Foaly picked his way around the small fires and piles of rubble that were all that was left of his family home.
“As rehabilitated as they’ll ever be,” he said, guiding confused goblins toward the remaining posts of his front gate. “Go home,” he told them. “Go to your families.”
There wasn’t much left of the van’s rear section, just the bones of a chassis and some mangled tread. Foaly poked his head inside the door frame and a voice said:
“Dude, I’ve missed you. It’s been a long time. How did we do?”
Foaly smiled and patted a coms box. “We did good,” he said, and then added, “Dude.”
Fowl Manor
Myles had grown suddenly exhausted after his ordeal with Gobdaw and was tucked into bed with his laminated copy of the periodic table clutched to his chest.
“Possession can take a lot out of a person,” said Holly. “Believe me, I know. He’ll be fine in the morning.”
The three sat around Artemis’s desk like a war council, which in a very real way they were.
Butler took inventory. “We have two fighters and no weapons.”
Artemis felt he should object. “I can fight if need be,” he said, not even convincing himself.
“We have to presume the worst about Mulch,” continued Butler, ignoring Artemis’s limp objection. “Though he does have a way of spectacularly cheating death.”
“What’s our objective, specifically?” asked Holly. This question was directed at Artemis, the planner.
“The Berserker Gate. We need to shut it down.”
“What are we going to do? Write a harsh letter?”
“Normal weapons won’t penetrate Opal’s magic; in fact, she would absorb the energy. But if we had a super-laser, it might be enough to overload the gate. It would be like putting out a fire with an explosion.”
Holly patted her pockets. “Well, what do you know? I seem to have left my super-laser in another pocket.”
“Even you can’t build a super-laser in an hour,?
? said Butler, wondering why Artemis was even bringing this up.
For some reason, Artemis looked suddenly guilty. “I might know where there is one.”
“And where would that be, Artemis?”
“In the barn, attached to my solar glider Mark Two.”
Now Butler understood Artemis’s embarrassment. “In the barn where we set up the gym? Where you are supposed to be practicing your self-defense routines?”
“Yes. That barn.”
In spite of the situation, Butler felt disappointed. “You promised me, Artemis. You said that you needed privacy.”
“It’s so boring, Butler. I tried, really, but I don’t know how you do it. Forty-five minutes punching a leather bag.”
“So you worked on your solar plane instead of keeping your promise to me?”
“The cells were so efficient that there was juice left over, so in my spare time I designed a lightweight super-laser and built it from scratch.”

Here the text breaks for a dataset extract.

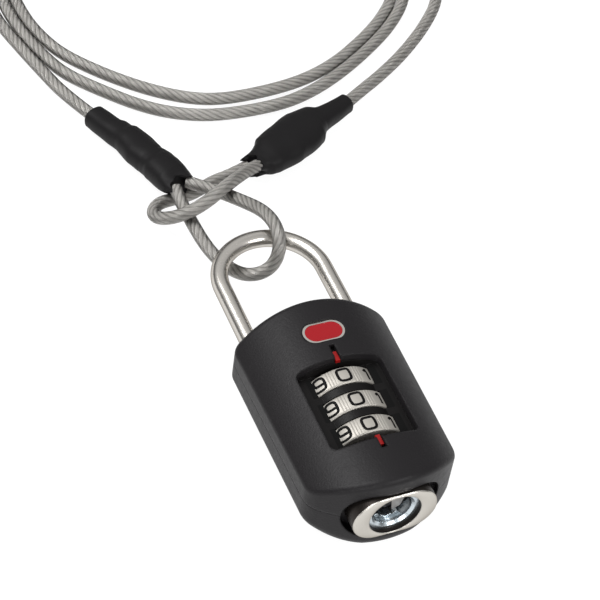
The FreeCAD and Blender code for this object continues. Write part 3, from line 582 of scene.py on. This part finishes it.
# The torn end at the eye: its depth and its reach along the sleeve, both as shares of the length.
TEAR_DEPTH = 0.028
TEAR_REACH = 0.06
CREASE_DEPTH = 0.02
# The lips that turn in at both ends: their place along the sleeve and how far they close.
EYE_LIP = (0.015, 0.72)
CABLE_LIP = (0.995, 0.80)


def add_sleeves(materials):
    """The heat-shrunk sleeves: a flattened, creased skin whose end at the eye is torn."""
    around, count = 64, 110
    for side, (start, end, rings) in SLEEVES.items():
        start, end = Vector(start), Vector(end)
        length = (end - start).length
        forward = (end - start) / length
        across = Vector((0, 0, 1)).cross(forward).normalized()
        up = forward.cross(across)
        points = []
        stops = [index / (count - 1) for index in range(count)]
        skins = [EYE_LIP] + [(share, 1.0) for share in stops] + [CABLE_LIP]
        for share, shrink in skins:
            offset, half_across, half_up = ring_between(rings, share)
            for part in range(around):
                turn = 2 * math.pi * part / around
                tear = math.sin(3 * turn + 0.8) + 0.5 * math.sin(7 * turn)
                ragged = TEAR_DEPTH * (1 - min(share / TEAR_REACH, 1)) * tear
                crease = 1 + CREASE_DEPTH * math.sin(2 * turn + 9 * share) * math.sin(23 * share)
                wide, high = boxy(math.cos(turn)), boxy(math.sin(turn))
                points.append(start + forward * ((share - ragged) * length)
                              + across * (offset + half_across * shrink * crease * wide)
                              + up * (half_up * shrink * crease * high))
        faces = tube_faces(len(skins), around)
        piece = add_mesh(f"shrink_{side}", points, faces, materials["shrink"], SHACKLE,
                         angle=60)
        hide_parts(f"sleeve_{side}")


# ---------------------------------------------------------------- dials and their digits

DIAL_RADIUS = 8.44
DIAL_BORE_RADIUS = 4.6
DIAL_AXIS_HEIGHT = 10.3
DIAL_HALF_WIDTH = 1.95
# The three grooves between two digits: where they are round the wheel, their half width and their depth.
GROOVES = (-0.62, 0.0, 0.62)
GROOVE_HALF_WIDTH = 0.13
GROOVE_DEPTH = 0.07

# Each digit as strokes in a square that runs from -1 to 1; the bends are rounded later.
GLYPHS = {
    0: (((0, 1), (-1, 1), (-1, -1), (1, -1), (1, 1), (0, 1)),),
    1: (((-0.55, 0.45), (0.1, 1), (0.1, -1)),),
    2: (((-1, 0.5), (-1, 1), (1, 1), (1, 0.05), (-1, -0.45), (-1, -1), (1, -1)),),
    3: (((-1, 0.6), (-1, 1), (1, 1), (1, 0), (-0.3, 0)), ((-0.3, 0), (1, 0), (1, -1), (-1, -1), (-1, -0.6))),
    4: (((0.45, -1), (0.45, 1), (-1, -0.35), (1, -0.35)),),
    5: (((1, 1), (-1, 1), (-1, 0.15), (1, 0.15), (1, -1), (-1, -1), (-1, -0.6)),),
    6: (((0.75, 0.7), (0.75, 1), (-1, 1), (-1, -1), (0.75, -1), (0.75, 0.1), (-1, 0.1)),),
    7: (((-1, 1), (1, 1), (-0.2, -1)),),
    8: (((0, 1), (-1, 1), (-1, 0.05), (1, 0.05), (1, 1), (0, 1)),
        ((0, 0.05), (-1, 0.05), (-1, -1), (1, -1), (1, 0.05), (0, 0.05))),
    9: (((-0.75, -0.7), (-0.75, -1), (1, -1), (1, 1), (-0.75, 1), (-0.75, -0.1), (1, -0.1)),),
}
DIGIT_HALF_WIDTH = 1.27
DIGIT_HALF_HEIGHT = 1.36
STROKE_WIDTH = 0.57
INK_THICKNESS = 0.012


def rounded_stroke(stroke, passes=3, keep=0.20):
    """Cuts a stroke's corners again and again until they are round."""
    points = [Vector((x * DIGIT_HALF_WIDTH, y * DIGIT_HALF_HEIGHT)) for x, y in stroke]
    for number in range(passes):
        share = keep if number == 0 else 0.25
        out = [points[0]]
        for a, b in zip(points, points[1:]):
            out.append(a + (b - a) * share)
            out.append(b + (a - b) * share)
        out.append(points[-1])
        points = [p for i, p in enumerate(out) if i == 0 or (p - out[i - 1]).length > 1e-4]
    return points


def on_dial(middle_y, turn, across, along, radius):
    """A point on a wheel's face from its distances round the wheel and along the wheel's axis."""
    angle = turn + across / DIAL_RADIUS
    return Vector((radius * math.sin(angle), middle_y + along, DIAL_AXIS_HEIGHT + radius * math.cos(angle)))


def digit_strips(digit, middle_y, turn, points, faces, width, radius):
    """Adds a digit's strokes to the points and faces, as flat strips wrapped on the wheel."""
    for stroke in GLYPHS[digit]:
        line = rounded_stroke(stroke)
        closed = (line[0] - line[-1]).length < 1e-3
        if closed:
            line = line[:-1]
        count = len(line)
        first = len(points)
        for index, point in enumerate(line):
            before = line[index - 1] if index or closed else point
            after = line[(index + 1) % count] if index < count - 1 or closed else point
            direction = (after - before).normalized()
            normal = Vector((-direction.y, direction.x)) * (width / 2)
            for edge in (point - normal, point + normal):
                points.append(on_dial(middle_y, turn, edge.x, edge.y, radius))
        for index in range(count if closed else count - 1):
            a = first + 2 * index
            b = first + 2 * ((index + 1) % count)
            faces.append((a, b, b + 1, a + 1))


def dial_profile(arc):
    """The dial's radius at a distance round it from the middle of the gap between two digits."""
    radius = DIAL_RADIUS
    for groove in GROOVES:
        reach = abs(arc - groove)
        if reach < GROOVE_HALF_WIDTH:
            radius -= GROOVE_DEPTH * (0.5 + 0.5 * math.cos(math.pi * reach / GROOVE_HALF_WIDTH))
    return radius


def add_dials(materials):
    """The three number wheels with ribs between their digits, and the digits themselves."""
    per_digit = 96
    count = per_digit * 10
    # Each ring: its share of the half width, then a fixed radius or how far it drops below the face.
    rings = ((-1.0, DIAL_BORE_RADIUS, None), (-1.0, None, 0.22), (-0.9, None, 0.04), (-0.84, None, 0.0),
             (0.84, None, 0.0), (0.9, None, 0.04), (1.0, None, 0.22), (1.0, DIAL_BORE_RADIUS, None))
    for body, node, middle_y in DIALS:
        points = []
        for share, fixed, drop in rings:
            for index in range(count):
                turn = 2 * math.pi * index / count
                arc = ((index % per_digit) - per_digit / 2) / per_digit * 2 * math.pi / 10 * DIAL_RADIUS
                radius = fixed if fixed else dial_profile(arc) - drop
                points.append(Vector((radius * math.sin(turn), middle_y + share * DIAL_HALF_WIDTH,
                                      DIAL_AXIS_HEIGHT + radius * math.cos(turn))))
        faces = [tuple(reversed(face)) for face in ring_faces(len(rings), count)]
        piece = add_mesh(f"{node}_wheel", points, faces, materials["satin"], body, angle=32)
        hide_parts(node)
        ink_points, ink_faces = [], []
        for digit in range(10):
            turn = math.radians(36 * digit)
            digit_strips(digit, middle_y, turn, ink_points, ink_faces, STROKE_WIDTH,
                         DIAL_RADIUS + INK_THICKNESS)
        add_mesh(f"{node}_digits", ink_points, ink_faces, materials["black paint"], body)


# ---------------------------------------------------------------- window floor, with painted shade at the slot ends

FRAME_FLOOR_TOP = 16.47
SLOT_HALF_WIDTH = 2.2
# The inner and outer edge of the sheets of painted shade, to the left and to the right.
SLOT_SHADE_EDGES = ((-5.80, -6.8), (5.80, 7.4))
SHADE_SHEET_HALF_THICKNESS = 0.02


def add_slot_shade_sheets(materials):
    """Painted shade at the ends of the three dial slots: thin black sheets on the floor of the number window,
    where the slots lie in shade.
    """
    points, faces = [], []
    for _, _, middle_y in DIALS:
        low, high = middle_y - SLOT_HALF_WIDTH, middle_y + SLOT_HALF_WIDTH
        for inner, outer in SLOT_SHADE_EDGES:
            faces += block_faces(len(points))
            for z in (FRAME_FLOOR_TOP - SHADE_SHEET_HALF_THICKNESS, FRAME_FLOOR_TOP + SHADE_SHEET_HALF_THICKNESS):
                points += [(inner, low, z), (outer, low, z), (outer, high, z), (inner, high, z)]
    # The black paint here is painted shade, not a colour of the floor.
    add_mesh("slot_shade_sheets", points, faces, materials["black paint"], CASE, smooth=False)


# ---------------------------------------------------------------- key end

KEY_AXIS_HEIGHT = 10.0
PLATE_HALF_LENGTH = 8.5
PLATE_HALF_HEIGHT = 5.7
PLATE_HOLE = 5.22
PLATE_FACE_Y = -37.4
PLATE_BACK_Y = -33.0
RING_BORE = 3.85
# The guard's teeth: their count, the arc they fill in degrees, their two inner radii, and front and back.
TEETH = 7
TEETH_FROM, TEETH_SPREAD = 215, 90
TEETH_RADII = (3.0, 3.25)
TEETH_ROOT = RING_BORE - 0.03
TEETH_FRONT_Y, TEETH_BACK_Y = -34.9, -33.2
# The flank's outline from the keyhole's middle, and where its front and back lie; the back is shifted.
FLANK_OUTLINE = ((0.2, 3.2), (2.4, 2.3), (3.3, 0.4), (2.6, -2.1), (1.0, -2.9))
FLANK_DEPTHS = ((-34.1, 0.0), (-33.7, 0.35))


def plate_reach(turn, inset):
    """How far the plate's rim is from its middle in a direction, drawn in by inset."""
    radius = PLATE_HALF_HEIGHT - inset
    middle = PLATE_HALF_LENGTH - PLATE_HALF_HEIGHT
    x, z = abs(math.cos(turn)), abs(math.sin(turn))
    flat = radius / z if z > 1e-6 else 1e9
    if flat * x <= middle:
        return flat
    return middle * x + math.sqrt(radius ** 2 - (middle * z) ** 2)


def add_key_plate(materials):
    """The nickel plate round the keyhole, with a softened rim, and painted shade on its outer wall and on the
    wall of its hole.
    """
    around = 160
    rings = (("rim", 0.0, PLATE_BACK_Y), ("rim", 0.0, PLATE_FACE_Y + 0.30),
             ("rim", 0.09, PLATE_FACE_Y + 0.09), ("rim", 0.30, PLATE_FACE_Y),
             ("hole", 0.14, PLATE_FACE_Y), ("hole", 0.04, PLATE_FACE_Y + 0.04),
             ("hole", 0.0, PLATE_FACE_Y + 0.14), ("hole", 0.0, PLATE_BACK_Y))
    painted_shade_walls = (0, 6)
    points = []
    for kind, inset, y in rings:
        for part in range(around):
            turn = 2 * math.pi * part / around
            reach = plate_reach(turn, inset) if kind == "rim" else PLATE_HOLE + inset
            points.append((reach * math.cos(turn), y, KEY_AXIS_HEIGHT + reach * math.sin(turn)))
    faces = ring_faces(len(rings), around)
    piece = add_mesh("key_plate_face", points, faces, materials["plate"], CASE, angle=40)
    # The plate's two walls take the near-black copy of its nickel, as painted shade.
    piece.data.materials.append(materials["painted plate wall shade"].material)
    for polygon in piece.data.polygons:
        polygon.material_index = 1 if polygon.index // around in painted_shade_walls else 0
    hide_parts("key_plate")


def add_key_guard(materials):
    """Small stepped teeth at the foot of the keyhole, in front of the plug."""
    points, faces = [], []
    for step in range(TEETH):
        tip = TEETH_RADII[step % 2]
        first = math.radians(TEETH_FROM + step * TEETH_SPREAD / TEETH)
        second = math.radians(TEETH_FROM + (step + 1) * TEETH_SPREAD / TEETH)
        faces += block_faces(len(points))
        for y in (TEETH_FRONT_Y, TEETH_BACK_Y):
            for radius, turn in ((tip, first), (tip, second), (TEETH_ROOT, second), (TEETH_ROOT, first)):
                points.append((radius * math.cos(turn), y, KEY_AXIS_HEIGHT + radius * math.sin(turn)))
    add_mesh("key_guard", points, faces, materials["zinc"], CASE, smooth=False)


def add_key_facet(materials):
    """The pale flank inside the right half of the keyhole."""
    points = [(across + shift, y, KEY_AXIS_HEIGHT + up)
              for y, shift in FLANK_DEPTHS for across, up in FLANK_OUTLINE]
    faces = [(4, 3, 2, 1, 0), (5, 6, 7, 8, 9)]
    faces += [(i, (i + 1) % 5, 5 + (i + 1) % 5, 5 + i) for i in range(5)]
    add_mesh("key_facet", points, faces, materials["facet"], CASE, smooth=False)


# ---------------------------------------------------------------- finishes of the CAD nodes

CAD_FINISHES = {
    "case": ("case_front", "case_back"),
    "liner": ("window_frame",),
    "red paint": ("index_marks",),
    "red enamel": ("badge_inlay",),
    "nickel": ("shackle", "badge_rim"),
    "plate": ("key_plate",),
    "zinc": ("cylinder_ring", "cylinder_housing", "chassis", "latch_bolts"),
    "plug": ("key_plug", "tail_cam"),
    "brass": ("wafers", "dial_sleeve_1", "dial_sleeve_2", "dial_sleeve_3"),
    "steel": ("spindle", "detent_spring", "latch_spring", "leg_retainer", "shackle_spring", "retaining_clip",
              "case_screws"),
    "crimp": ("ferrule_left", "ferrule_right"),
    "satin": ("dial_1", "dial_2", "dial_3"),
    "shrink": ("sleeve_left", "sleeve_right"),
    "strands": ("cable_coil", "cable_lead_left", "cable_lead_right", "cable_loop_left", "cable_loop_right"),
}


def finish_cad_nodes(materials):
    """Gives every CAD node its finish, also the ones that a finer piece replaces."""
    for finish, nodes in CAD_FINISHES.items():
        for node in nodes:
            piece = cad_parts[node]
            piece.data.materials.clear()
            piece.data.materials.append(materials[finish].material)


# ---------------------------------------------------------------- the scene

# Each lamp: its place and target in metres, its two sides and its watts.
LAMPS = (
    ("key light", (-0.35, 0.25, 0.75), (0.0, 0.0, 0.0), (0.5, 0.4), 6.0),
    ("fill light", (0.30, -0.70, 0.56), (0.0, -0.02, 0.01), (0.34, 0.16), 3.5),
    ("low light", (-0.32, -0.62, 0.22), (0.0, -0.03, 0.01), (0.5, 0.16), 1.6),
)

add_camera()
add_world()
add_floor()
for lamp_row in LAMPS:
    add_area(*lamp_row)
set_up_render()
MATERIALS = make_materials()
finish_cad_nodes(MATERIALS)
add_cable(MATERIALS)
add_sleeves(MATERIALS)
add_dials(MATERIALS)
add_slot_shade_sheets(MATERIALS)
add_key_plate(MATERIALS)
add_key_guard(MATERIALS)
add_key_facet(MATERIALS)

“Of course. Who doesn’t need a super-laser in the nose of their family plane?”
“Please, girls,” said Holly. “Let’s put the BFF fight on hold for later, okay? Artemis, how powerful is this laser?”
“Oh, about as powerful as a solar flare,” said Artemis. “At its most concentrated it should have enough force to put a hole in the gate, without injuring anyone on the grounds.”
“I really wish you had mentioned this before.”